Потом, в Румынии, мой интерес к партийности, в том числе и к комсомолу, значительно охладел. Комсомольцем я стал в школе в 1938 году и долгое время был горд своей принадлежностью к нему. В Румынии же незаметно для себя я перестал заботиться о своих комсомольских делах. Когда я вернулся в СССР, осенью 1949 года, выяснилось скандальное обстоятельство: я выбыл из комсомола из-за неуплаты членских взносов. Судоплатов пришел в ужас. К счастью для меня, он обвинил в невнимательности к моим комсомольским делам майора Коваленко. В ЦК комсомола пошло специальное письмо за подписью министра госбезопасности. В начале 1950 года меня восстановили в комсомоле. Я был уже староват для этой организации. Она охватывает молодежь не старше 28 лет, но для меня было сделано исключение, чтобы облегчить переход в партию. Генерал заботился о моей партийности, наверное, потому, что, будучи беспартийным, я выглядел «белой вороной» в его коллективе.

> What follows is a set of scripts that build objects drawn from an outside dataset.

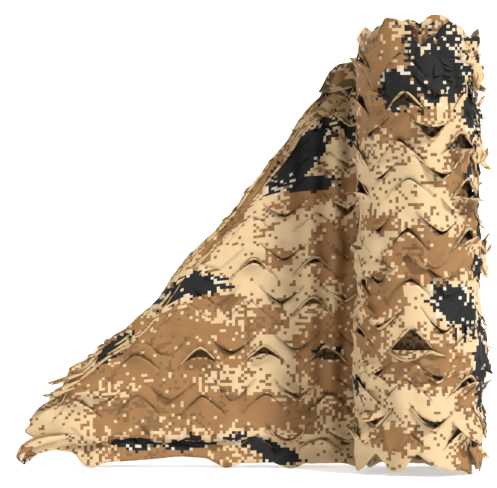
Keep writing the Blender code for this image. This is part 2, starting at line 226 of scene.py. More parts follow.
def cut_cloth(outline, leaves, spacing):
    """The cloth laid flat, with its leaf cuts open, and the leaf that each point belongs to."""
    loops, owner = [outline], [np.full(len(outline), -1)]
    for number, leaf in enumerate(leaves):
        free, lip = leaf_cut(leaf)
        loops.append(np.vstack([free, lip[-2:0:-1]]))
        mine = np.full(2 * CUT_STEPS, -1)
        mine[1:CUT_STEPS] = number
        owner.append(mine)
    edges, start = [], 0
    for loop in loops:
        edges += [(start + i, start + (i + 1) % len(loop)) for i in range(len(loop))]
        start += len(loop)
    fixed = np.vstack(loops)
    grid = staggered_grid(outline, spacing)
    grid = grid[away_from(grid, fixed, spacing * CLEAR_OF_CUTS)]
    grid_owner = np.full(len(grid), -1)
    for number, leaf in enumerate(leaves):
        near = near_leaf(grid, leaf)
        grid_owner[near[inside(grid[near], leaf_cut(leaf)[0])]] = number
    owner = np.concatenate([*owner, grid_owner])
    points = [Vector(point) for point in np.vstack([fixed, grid])]
    made = delaunay_2d_cdt(points, edges, [], 0, SAME_POINT, True)
    flat = np.array([tuple(point) for point in made[0]])
    leaf_of = np.array([max((owner[k] for k in source), default=-1) for source in made[3]])
    faces = np.array(made[2])
    middles = flat[faces].mean(axis=1)
    keep = inside(middles, outline)
    for loop in loops[1:]:
        near = keep & (np.abs(middles - loop.mean(axis=0)).max(axis=1) < LEAF_SPAN)
        keep[near] = ~inside(middles[near], loop)
    return Flat(flat, faces[keep], leaf_of, leaves)


# %% [markdown]
# ## Carrying flat cloth to its place
#
# A leaf bends about its root, the straight line between the two ends of its cut. Every point of it
# walks out from the root along an arc, so the leaf keeps its length: this is the same reason why
# paper bends but doesn't stretch. The rest of the cloth takes small creases from a few sine waves
# and a slight swell along each lip.

# %% Creases and swollen lips
LIP_REACH = 0.016
LIP_SLACK = 0.001
SHARP = 0.98
WANDER, WANDER_LENGTH = 0.9, 2.7
PATCHY, PATCHY_ALONG, PATCHY_ASIDE, PATCHY_PHASE = 0.45, 23, 31, 5
Crease = namedtuple("Crease", "height length degrees phase")


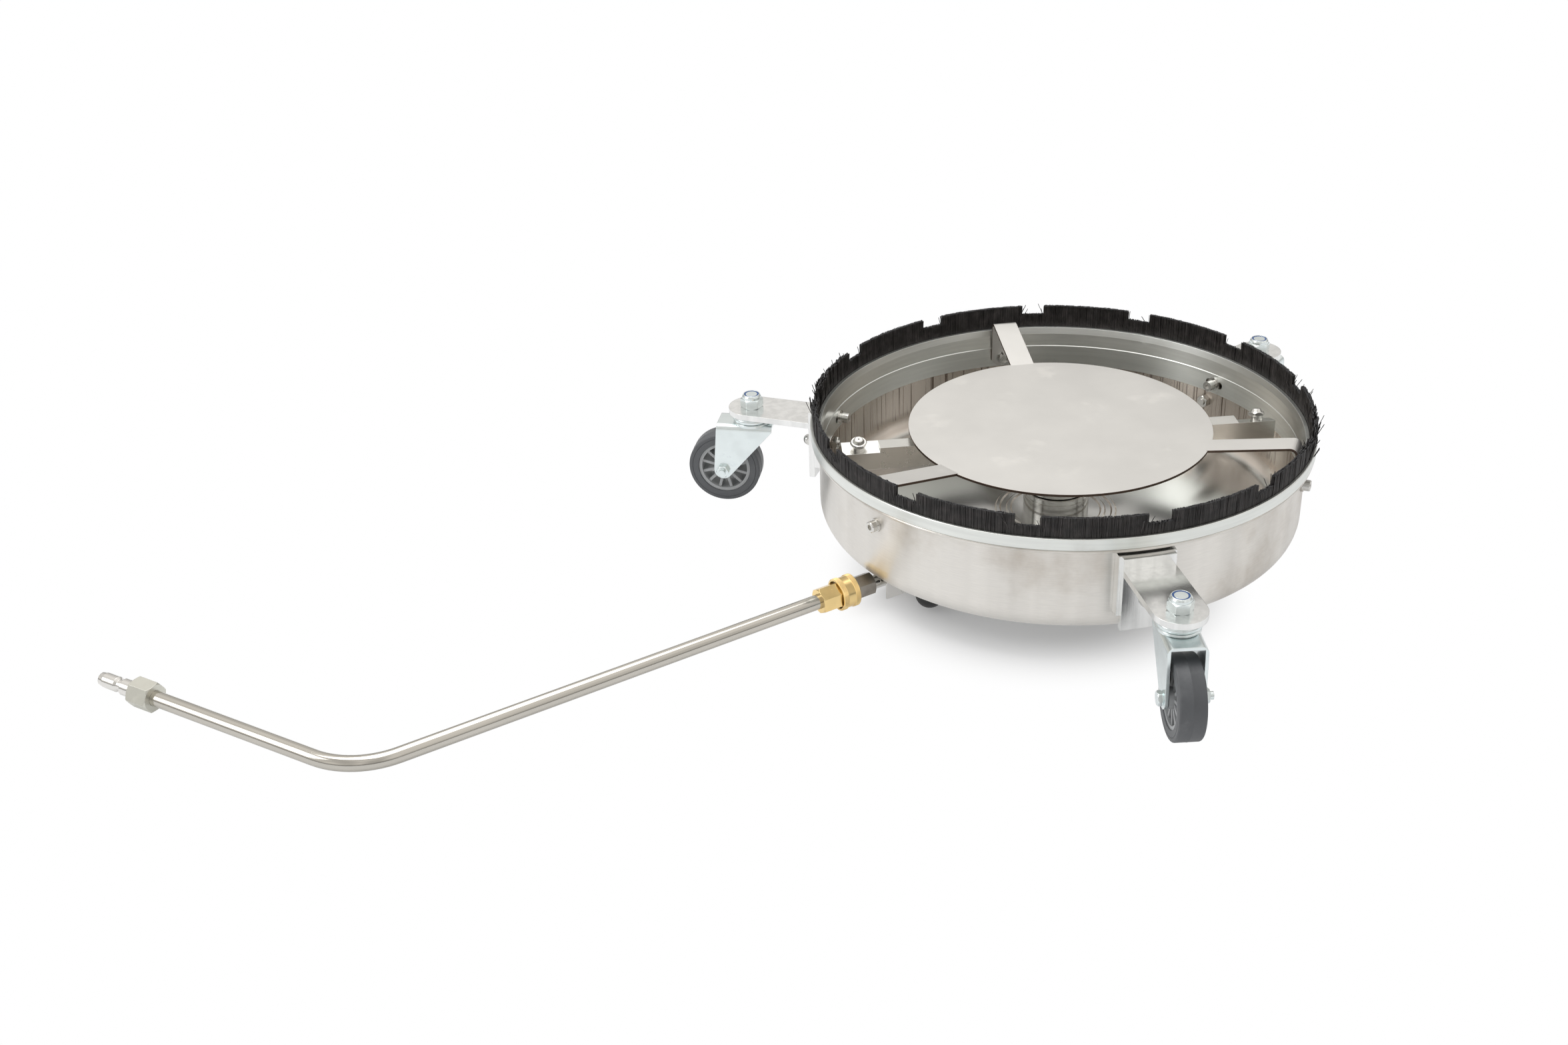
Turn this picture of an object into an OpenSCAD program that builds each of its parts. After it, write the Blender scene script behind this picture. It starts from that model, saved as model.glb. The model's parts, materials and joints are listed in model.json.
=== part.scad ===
// Rotary surface cleaner, lying with its brush ring up on its three castors.
// Millimetres, +Z up. The origin is on the floor, straight below the rotor axis.
// The lance runs out along -X and rests on the floor.

/* [Dish] */
// Outer radius of the dish wall
dish_r = 196.5; // [170:0.5:230]
// Sheet thickness of the dish
dish_t = 1.5; // [1:0.1:2.5]
// Outer radius of the corner between floor and wall
dish_corner_r = 20; // [8:1:30]
// Height of the underside of the dish above the floor
dish_z = 26; // [24:0.5:34]
// Height of the top of the rolled rim above the floor
rim_z = 102; // [96:0.5:112]
// How far the rolled rim stands out of the wall
rim_out = 6.5; // [4:0.5:9]
// Height of the rolled rim
rim_h = 2.8; // [2:0.1:4]
// Number of raised rings pressed in the dish floor round the swivel
floor_rings = 2; // [0:1:3]

/* [Brush ring] */
// Wall thickness of the ring's skirt inside the dish
skirt_t = 2.5; // [2:0.1:4]
// Depth of the skirt below the rim
skirt_depth = 28; // [22:0.5:34]
// Height of the outer band above the rim
band_h = 9.5; // [7:0.5:14]
// Radial width of the brush strip
brush_w = 3.2; // [2:0.1:5]
// Depth of the slot that holds the brush strip
slot_depth = 7.5; // [5:0.5:8]
// Height of the bristles above the outer band
brush_h = 16.5; // [10:0.5:30]
// Number of notches cut in the bristles
notch_count = 13; // [6:1:20]
// Bearing of the first notch
notch_start = 3.5; // [0:0.5:25]
// Width of one notch
notch_w = 20; // [10:1:30]
// Depth of one notch
notch_depth = 7.5; // [3:0.5:9]
// Number of screws that hold the ring in the dish
ring_screw_count = 6; // [6:3:12]
// Length of the slots that let the ring be set, over their round ends
ring_slot_len = 18; // [12:1:26]
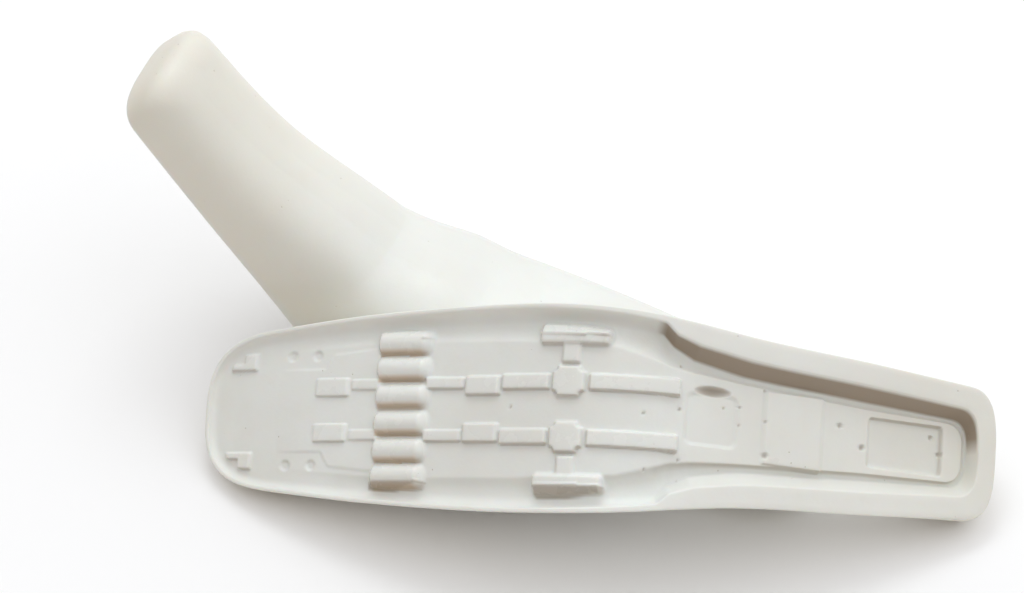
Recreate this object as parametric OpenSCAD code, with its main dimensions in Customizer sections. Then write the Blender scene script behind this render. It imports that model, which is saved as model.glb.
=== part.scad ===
// A pair of moulded motocross seat foams, both cast in the same mould.
// One stands upright on its rim. The other lies upside down across its tail, leaning
// on it, so that its underside, with the imprint of the seat base, can be seen.
//
// Each foam is drawn along a bent spine, the line of its rim seen from the side.
// u runs along the spine from tail to nose, v across, and w into the foam, so w = 0 is
// the rim that the foam stands on, and the riding surface lies at the largest w.

/* [Foam] */
// Length along the rim, from tail to nose
foam_len = 645; // [620:5:660]
// Length of the tail that sweeps up
sweep_len = 180; // [150:10:200]
// Angle of the tail's upward sweep
sweep_angle = 8; // [5:1:10]
// Where the bend towards the tank starts
bend_start = 275; // [265:5:285]
// Where the bend towards the tank ends
bend_end = 430; // [420:5:440]
// Angle of the bend towards the tank
bend_angle = 49; // [44:1:50]

/* [Outline] */
// Plan radius of the tail's corners
tail_round = 60; // [50:5:70]
// Plan radius of the nose's corners
nose_round = 26; // [22:2:32]
// How far the tail's end face leans in
tail_lean = 16; // [8:2:20]
// How far the nose's end face leans out
nose_lean = 3; // [0:1:6]
// Length over which flank and riding surface blend
shoulder = 26; // [20:2:28]
// Outward bulge of the flanks
flank_bulge = 3; // [0:1:5]
// Crown of the riding surface
crown = 4; // [2:1:6]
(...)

Большинство молодежи приходило в разведку по так называемому партнабору с предприятий или из институтов. Беспартийные разведчики – явление редкое.
Весной 1951 года перед выездом в Австрию парторганизация поставила вопрос в упор: «Сколько времени я собираюсь еще откладывать свое вступление в партию и почему?»
Я решил не дразнить судьбу и написал за несколько дней до отъезда заявление в парторганизацию МГБ СССР, надеясь, что и на этот раз «пронесет». Но на этот раз не «пронесло». Партком МГБ СССР, по специальному разрешению ЦК ВКП(б), утвердил меня в кандидаты партии без каких-либо других инстанций.